‘How are you going to do it?’: Biden shrugs off Warren attack

Joe Biden dismissed a jab by 2020 Democratic rival Elizabeth Warren about his enthusiasm for trying to enact legislation in a bipartisan manner.

“I read a speech by one of my — good person — one of my opponents, saying that, ‘You know, Biden says we’re going to have to work with Republicans to get stuff passed.’ I thought, ‘Well, OK — how are you going to do it, by executive order?” the former vice president said at a San Francisco fundraiser Thursday, per a pool report.

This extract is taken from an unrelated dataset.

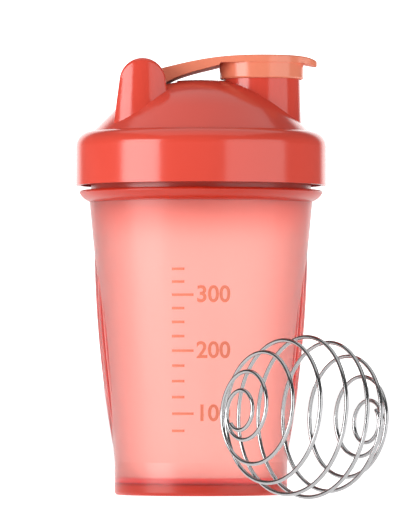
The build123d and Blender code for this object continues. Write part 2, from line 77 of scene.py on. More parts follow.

“Last time I knew it, a president is not allowed to say, ‘This is how I’m changing the tax structure, this is how I’m changing the environment, this is how —’ you need to actually get a consensus in the constitutional process. And we can unify the country,” said Biden, 77, a Delaware senator for 36 years before two terms as President Barack Obama’s vice president.

His remarks came hours after Warren, a Massachusetts senator, laid into him and another top-tier 2020 Democratic candidate, South Bend, Indiana, Mayor Pete Buttigieg, over what she called delusional thinking about bipartisan cooperation with congressional Republicans.

“Unlike some candidates for the Democratic nomination, I’m not betting my agenda on the naive hope that if Democrats adopt Republican critiques of progressive policies or make vague calls for unity, that somehow the wealthy and well-connected will stand down,” Warren, 70, said in New Hampshire. “Unlike some candidates for the Democratic nomination, I’m not counting on Republican politicians having an epiphany and suddenly supporting the kinds of tax increases on the rich or big business accountability they have opposed under Democratic presidents for a generation.”

Those remarks prompted Buttigieg’s campaign to criticize Warren, saying her message is unnecessarily divisive.

“Sen. Warren’s idea of how to defeat Donald Trump is to tell people who don’t support her that they are unwelcome in the fight and that those who disagree with her belong in the other party,” said Buttigieg spokeswoman and strategist Lis Smith in a statement. “We need to move beyond the politics and divisiveness that is tearing this country apart and holding us back. Pete will be a President who will heal our divides and rally Americans around big ideas to solve the problems that have festered in Washington for too long.”

Polling released this month has shown Warren losing ground to Buttigieg, 37, Biden, and Sen. Bernie Sanders, 78. A national Monmouth University survey released Tuesday found her support at 17%, compared to Sanders’s 21%, and Biden’s 26%.